(shared) Memory leak on Pytorch 1.0

lev · February 26, 2019, 8:25am

I’d like to report a weird behaviour in 1.0 that I could resolve by only going back to 0.4. I am training a network on quite a big data set (35 GB) and use 4 gpus by applying the command
torch.nn.DataParallel(model).cuda()
Further I am having a big batch size (>1000) which makes the command
torch.multiprocessing.set_sharing_strategy(‘file_system’). I have num_workers=16 in the dataloader
necessary. Now the trouble begins: every epoch my /dev/shm increases by ca. 3GB. At some point it is full and my process crashes. I tried 1.0.0 and 1.0.1 but both showed this bahaviour.
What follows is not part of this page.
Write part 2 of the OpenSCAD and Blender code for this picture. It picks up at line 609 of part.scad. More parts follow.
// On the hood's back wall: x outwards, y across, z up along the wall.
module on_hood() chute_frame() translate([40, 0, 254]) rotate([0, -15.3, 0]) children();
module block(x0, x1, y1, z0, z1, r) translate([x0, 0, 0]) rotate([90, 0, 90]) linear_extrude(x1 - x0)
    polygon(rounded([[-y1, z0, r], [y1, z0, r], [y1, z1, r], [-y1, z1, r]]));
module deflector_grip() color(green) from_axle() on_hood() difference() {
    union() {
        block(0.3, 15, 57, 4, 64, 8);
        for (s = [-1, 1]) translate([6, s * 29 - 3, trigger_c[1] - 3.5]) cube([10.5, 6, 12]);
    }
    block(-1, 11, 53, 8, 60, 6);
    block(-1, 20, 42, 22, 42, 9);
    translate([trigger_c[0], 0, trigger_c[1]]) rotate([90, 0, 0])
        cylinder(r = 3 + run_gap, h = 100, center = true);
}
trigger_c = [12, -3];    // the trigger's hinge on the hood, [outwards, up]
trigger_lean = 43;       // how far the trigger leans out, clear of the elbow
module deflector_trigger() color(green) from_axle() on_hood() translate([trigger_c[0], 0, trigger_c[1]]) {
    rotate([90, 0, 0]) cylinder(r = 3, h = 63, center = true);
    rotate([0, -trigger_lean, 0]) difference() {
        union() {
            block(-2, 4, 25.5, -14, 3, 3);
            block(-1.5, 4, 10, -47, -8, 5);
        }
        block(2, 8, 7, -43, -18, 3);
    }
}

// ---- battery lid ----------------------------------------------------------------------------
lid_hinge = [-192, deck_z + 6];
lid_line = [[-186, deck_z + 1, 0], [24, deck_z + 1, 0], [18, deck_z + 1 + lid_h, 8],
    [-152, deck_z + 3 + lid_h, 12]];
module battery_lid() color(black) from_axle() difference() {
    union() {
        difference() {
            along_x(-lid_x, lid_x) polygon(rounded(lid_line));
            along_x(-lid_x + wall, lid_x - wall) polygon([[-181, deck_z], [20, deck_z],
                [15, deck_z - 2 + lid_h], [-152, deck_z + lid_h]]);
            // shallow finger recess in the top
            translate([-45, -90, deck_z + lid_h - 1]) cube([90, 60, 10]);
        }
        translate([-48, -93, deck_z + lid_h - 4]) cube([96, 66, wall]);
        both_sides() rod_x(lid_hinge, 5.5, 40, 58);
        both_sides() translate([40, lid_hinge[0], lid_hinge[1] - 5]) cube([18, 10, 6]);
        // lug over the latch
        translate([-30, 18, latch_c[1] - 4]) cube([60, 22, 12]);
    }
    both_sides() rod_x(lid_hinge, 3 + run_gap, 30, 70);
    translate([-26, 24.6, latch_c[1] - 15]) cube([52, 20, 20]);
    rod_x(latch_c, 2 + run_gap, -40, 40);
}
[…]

Pytorch 0.4 does not have this problem, /dev/shm is never above 1GB.
Is this a bug?

pietern · March 12, 2019, 5:23pm

Looking at the available sharing strategies, the file_system one is clearly prone to leaks. If the data loader ends up allocating new shared tensors for every epoch, this would explain your leak. Did you try using the file_descriptor sharing strategy?

lev · March 13, 2019, 8:54am

file_descriptor is the default setting. I tried it of course but could not use for other reasons.

NeoZ · April 17, 2019, 8:14am

If you can (have sudo privilege), increase the file descriptor limit of your system and use the file_descriptor sharing strategy.